12. The widow of the deceased employee is he applicant herein. It is an admitted fact that she may not be able to gather all information and the details regarding service conditions of her deceased husband at this distance of time. The pay increase was effected with effect from 1.4.88 and till the retirement of the deceased employee, he was enjoying the said benefit. At this distance of time, it is not correct on the part of the respondents to say that this was a mistake committed by the clerk inadvertently. Therefore, considering the ratio of the judicial pronouncements of Hon'ble Supreme Court and also in the decision of Central Administrative Tribunal referred to above, I am of the view that the recovery could not be effected retrospectively. It is also reiterated in a decision reported in 1994(5) SLR 753= 1995(1) SLJ 151 (SC), Sahib Ram v. State of Haryana and Ors. wherein it has been held by the Apex Court that the benefit of higher pay scale was granted to him not on account of any misrepresentation by the applicant but due to wrong construction for which the applicant cannot be held to be at fault. Under the circumstances it was ordered in that case that such payments may not be, recovered from the applicant.

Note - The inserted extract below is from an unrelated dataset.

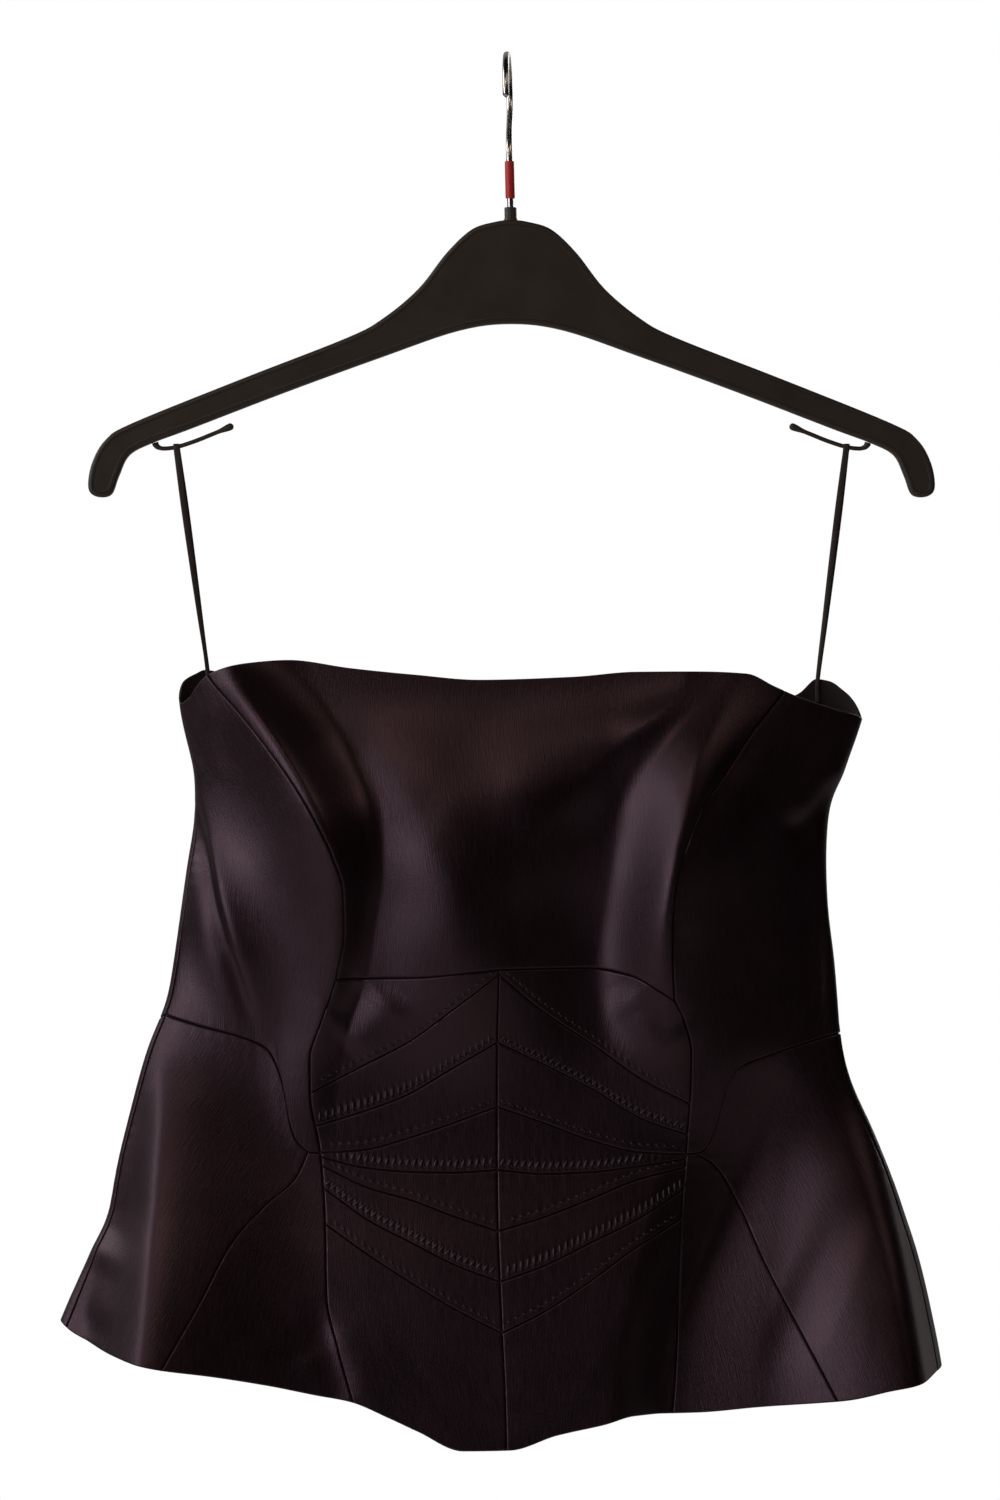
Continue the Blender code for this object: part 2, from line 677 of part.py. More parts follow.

13. In the result, I am of the view that even if it is a wrong calculation or any mistake committed by the respondents, it is not justified in recovering the amount in question at this distance of time, that too after the retirement of the applicant's husband.

Accordingly, the impugned order No. A/PEN/GTL/RLYS/12669 dated 19.4.2000.

(Annexure A/1) is set aside and quashed to the extent it relates to recovery of Rs. 12,275 with a further direction that the amount aforesaid, i.e. Rs. 12,275 shall be refunded to the applicant forthwith, but in any case not later than three months from the date of receipt of a copy of this order. In default, the respondents are also liable to pay interest @ 9% per annum from the date of this order till such payment is made.

14. The O.A. is allowed as above with no order as to costs.